* [GIVEN INSTRUCTION] Only one span of the listing below is wanted: the lines from the one with "frontFrame();" through the one with "before = set(bpy.data.objects)", reproduced exactly, both ends kept.

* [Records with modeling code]

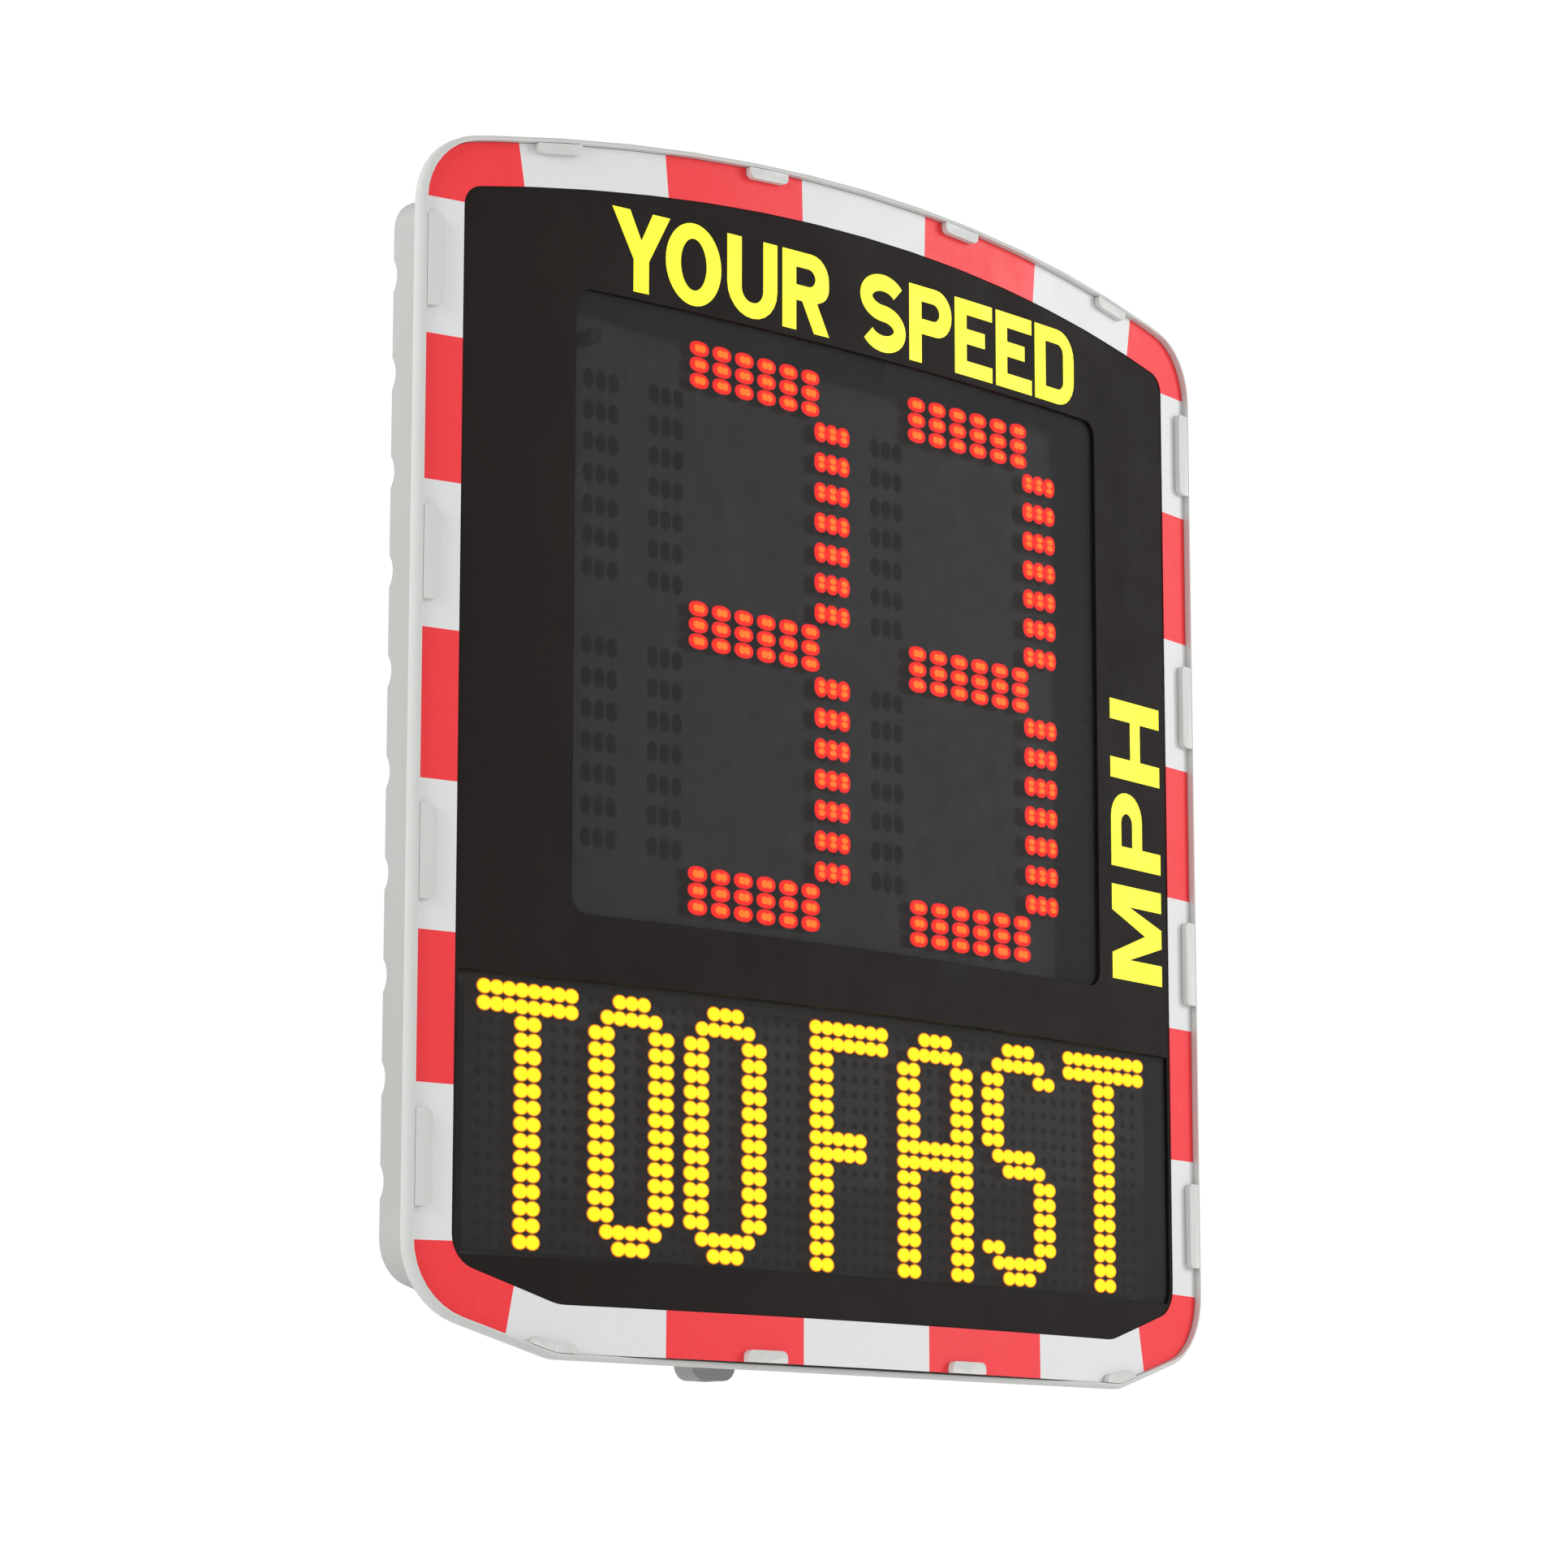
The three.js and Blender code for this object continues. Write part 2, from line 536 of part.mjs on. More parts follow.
function hangers() {
  const upperSpan = [HOOKS.upper - HANGER_DROP, HOOKS.upper + 40];
  const wall = CASING_BACK + GAP;
  let upper = block([-30, 30], [wall, wall + 4], upperSpan);
  for (const sideSign of [-1, 1]) {
    const x = CHEEK.map((value) => value * sideSign).sort((a, b) => a - b);
    upper = upper.add(block(x, [wall, -2], upperSpan));
  }
  add('upper_hanger', upper.subtract(hookSlot(HOOKS.upper)), FINISH.steel);

  const lowerSpan = [HOOKS.lower - HANGER_DROP, HOOKS.lower + HANGER_DROP];
  for (const [label, sideSign] of [['left', -1], ['right', 1]]) {
    const cheek = CHEEK.map((value) => value * sideSign).sort((a, b) => a - b);
    const foot = [CHEEK[1] - 1, 46].map((value) => value * sideSign).sort((a, b) => a - b);
    const plate = block(foot, [-RAIL_DEPTH, -13], lowerSpan);
    const bracket = block(cheek, [-RAIL_DEPTH, -2], lowerSpan).add(plate).subtract(hookSlot(HOOKS.lower));
    add(`lower_hanger_${label}`, bracket, FINISH.steel);
  }
}

function railLock() {
  const barrel = rod('z', 5.5, [-364.2, -334], [0, HOOK_Y], 24);
  const keyway = block([-0.8, 0.8], [HOOK_Y - 3, HOOK_Y + 3], [-366, -358]);
  add('rail_lock_barrel', barrel.subtract(keyway), FINISH.steel);
  const arm = block([0, 15], [HOOK_Y - 4, HOOK_Y + 4], [-333.7, -330.7]);
  const hub = rod('z', 5.5, [-333.7, -330.7], [0, HOOK_Y], 24);
  add('rail_lock_cam', arm.add(hub), FINISH.steel);
}

frontFrame();
facePanel();
reflectiveBorder();
windows();
clips();
frameGasket();
displayBoards();
displayChassis();
controllerBoard();
sensors();
hinges();
rearCasing();
doorLock();
batteries();
supplyElectronics();
floorFittings();
mountingRail();
hookPins();
hangers();
railLock();

export default sign;
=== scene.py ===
"""Solar speed sign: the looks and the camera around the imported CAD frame."""
import json
import math

import bmesh
import bpy
from mathutils import Matrix, Vector
from mathutils.geometry import tessellate_polygon

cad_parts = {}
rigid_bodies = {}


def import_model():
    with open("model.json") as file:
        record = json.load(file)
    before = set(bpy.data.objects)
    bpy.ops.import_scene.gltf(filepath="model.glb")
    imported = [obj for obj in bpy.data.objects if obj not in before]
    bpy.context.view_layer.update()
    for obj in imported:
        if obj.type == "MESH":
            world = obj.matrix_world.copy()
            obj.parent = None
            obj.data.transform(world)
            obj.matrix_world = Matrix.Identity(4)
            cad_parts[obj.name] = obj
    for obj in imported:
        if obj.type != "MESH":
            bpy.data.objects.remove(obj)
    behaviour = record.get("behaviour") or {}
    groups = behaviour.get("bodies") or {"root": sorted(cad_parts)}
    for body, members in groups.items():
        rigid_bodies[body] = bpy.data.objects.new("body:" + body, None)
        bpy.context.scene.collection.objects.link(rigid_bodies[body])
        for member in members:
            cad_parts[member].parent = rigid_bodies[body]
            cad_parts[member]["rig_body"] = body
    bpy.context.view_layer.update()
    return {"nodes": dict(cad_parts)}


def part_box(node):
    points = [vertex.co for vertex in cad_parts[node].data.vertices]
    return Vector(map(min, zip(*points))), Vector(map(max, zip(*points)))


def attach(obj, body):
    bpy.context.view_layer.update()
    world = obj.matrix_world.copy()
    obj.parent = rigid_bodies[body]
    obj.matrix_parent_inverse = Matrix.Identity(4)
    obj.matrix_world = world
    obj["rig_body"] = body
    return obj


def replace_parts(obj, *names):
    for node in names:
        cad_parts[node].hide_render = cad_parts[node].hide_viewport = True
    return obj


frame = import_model()

MM = 0.001

# Camera, solved for the picture's viewing angle
CAMERA_PLACE = (-2.04835, -2.1396, -0.5137)
CAMERA_RIGHT = (0.709451, -0.704754, 0.000362)
CAMERA_UP = (-0.122951, -0.123264, 0.984728)
CAMERA_FORWARD = (0.693947, 0.698661, 0.174100)
CAMERA_LENS = 109.39
CAMERA_SENSOR = 36
VIEW_LIMIT = 50

FLOOR_Z = -0.85
FLOOR_SIZE = 16

# Bowed front: distances in millimetres, heights counted backwards from the face
BOW_RADIUS = 1970.0
LIP_RISE = 5.2
FACE_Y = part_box("front_frame")[0].y / MM + LIP_RISE
HALF_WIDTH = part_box("front_frame")[1].x / MM
HALF_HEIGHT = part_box("front_frame")[1].z / MM
FILM_FRONT = -0.7
FILM_BACK = -0.3
LIP_WIDTH = 3.3
LEDGE_FRONT = 2.0
LEDGE_BACK = 4.8
BEND_MARGIN = 8
STRIP_PITCH = 7.0
SMOOTH_ANGLE = 35

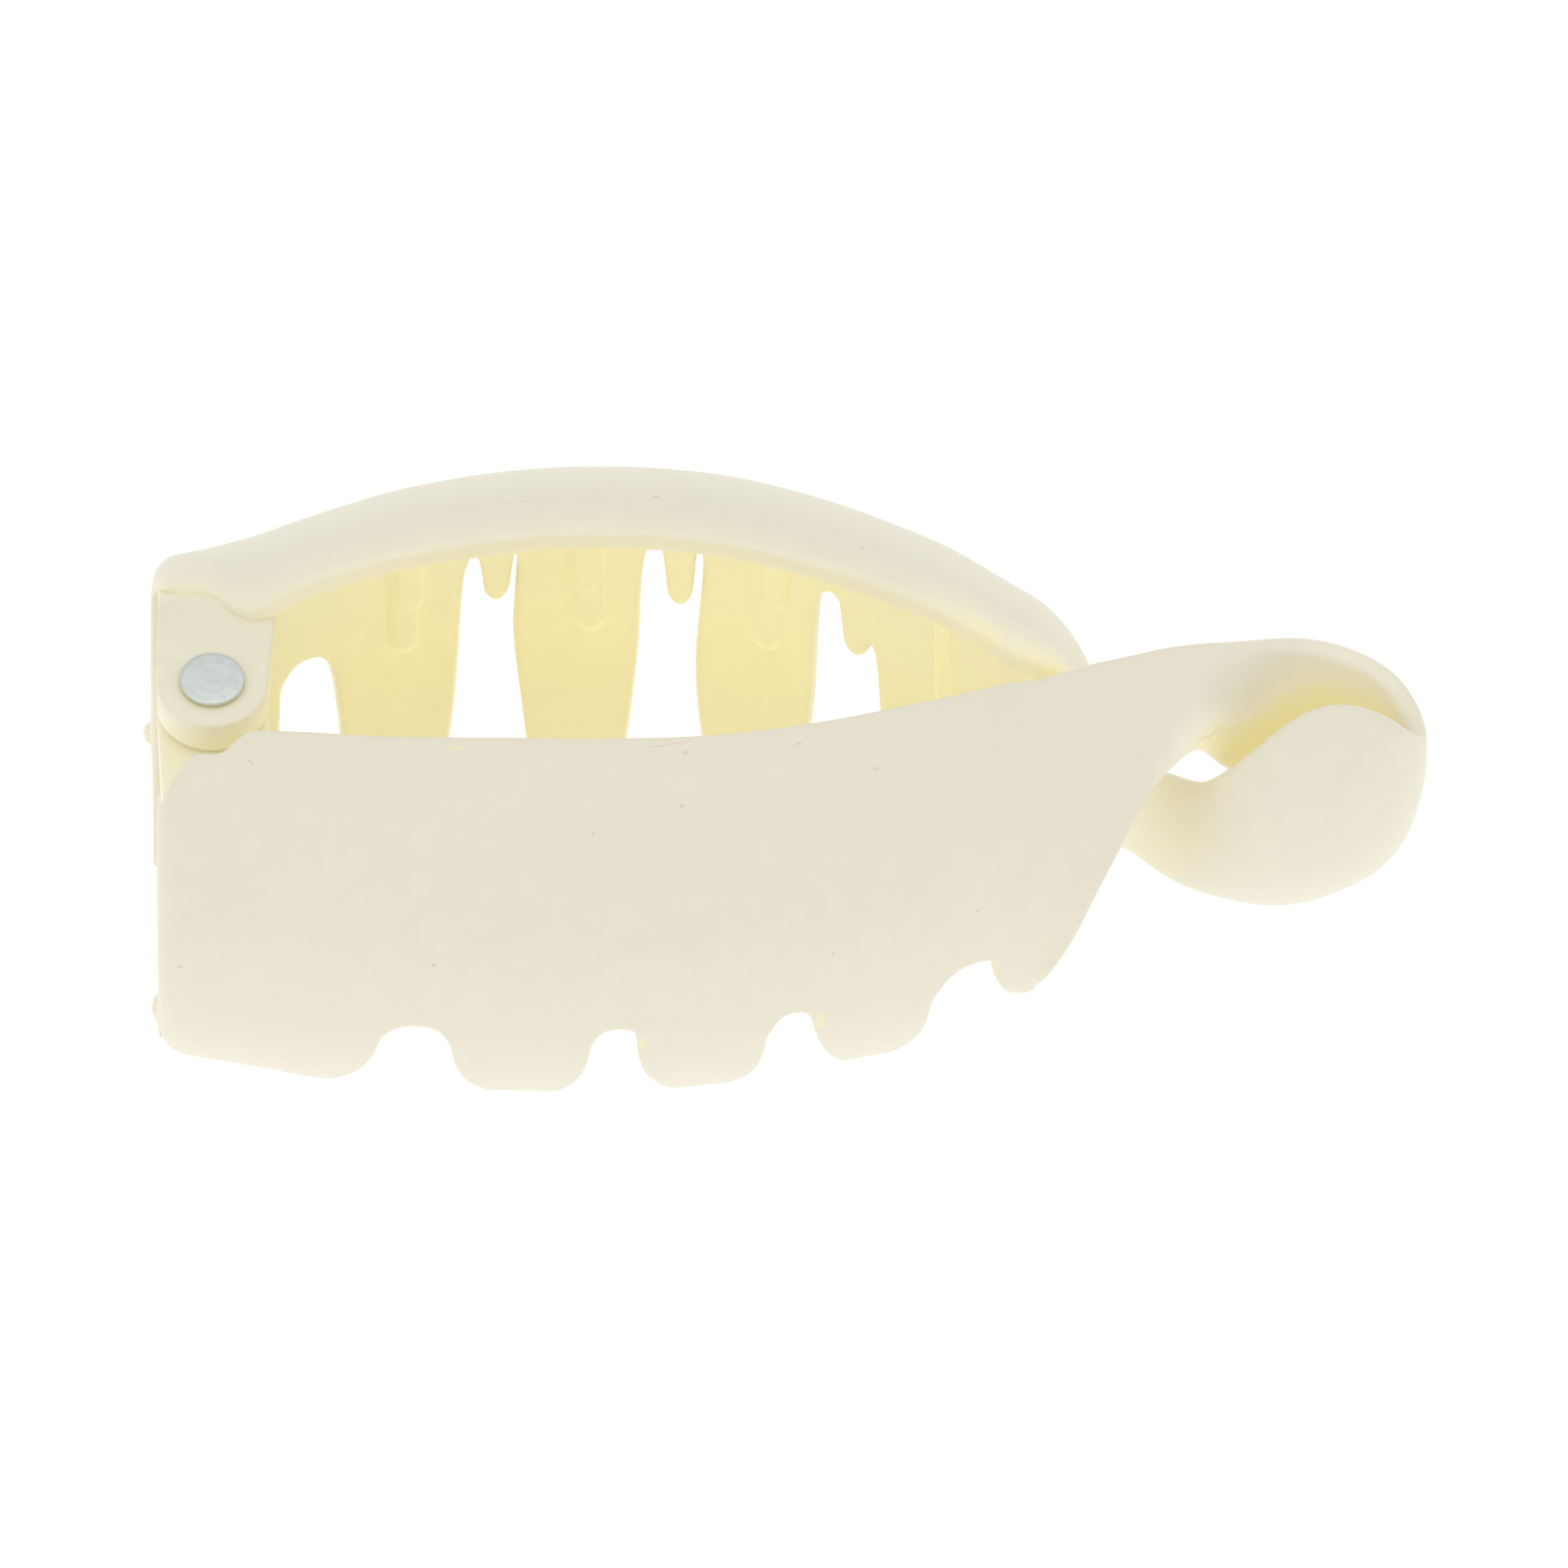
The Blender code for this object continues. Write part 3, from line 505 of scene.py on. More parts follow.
# painted shade and painted glow in the loop's fold, by station of its ribbon: share of its height where the
# front of the outgoing strand starts to yellow and where it is full, and the same of its other face
loopFoldShadeGlow = [(0, 1.3, 2.0, 1.0), (3, 1.0, 1.8, 0.9), (4, 0.6, 1.5, 0.8), (5, 0.56, 1.1, 0.4),
            (6, 0.3, 0.8, 0.1), (7, -0.02, 0.52, 0.0), (8, -0.2, 0.36, 0.0), (9, -0.2, 0.33, 0.0),
            (10, -0.25, 0.36, 0.0), (11, -0.2, 0.45, 0.0), (12, 0.2, 0.9, 0.0), (13, 0.0, 0.5, 0.0),
            (18, 0.0, 0.1, 0.0), (19, 0.0, 0.1, 0.06), (20, 0.0, 0.1, 0.38), (21, 0.0, 0.1, 0.62),
            (23, 0.0, 0.1, 0.8)]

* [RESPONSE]
frontFrame();
facePanel();
reflectiveBorder();
windows();
clips();
frameGasket();
displayBoards();
displayChassis();
controllerBoard();
sensors();
hinges();
rearCasing();
doorLock();
batteries();
supplyElectronics();
floorFittings();
mountingRail();
hookPins();
hangers();
railLock();

export default sign;
=== scene.py ===
"""Solar speed sign: the looks and the camera around the imported CAD frame."""
import json
import math

import bmesh
import bpy
from mathutils import Matrix, Vector
from mathutils.geometry import tessellate_polygon

cad_parts = {}
rigid_bodies = {}


def import_model():
    with open("model.json") as file:
        record = json.load(file)
    before = set(bpy.data.objects)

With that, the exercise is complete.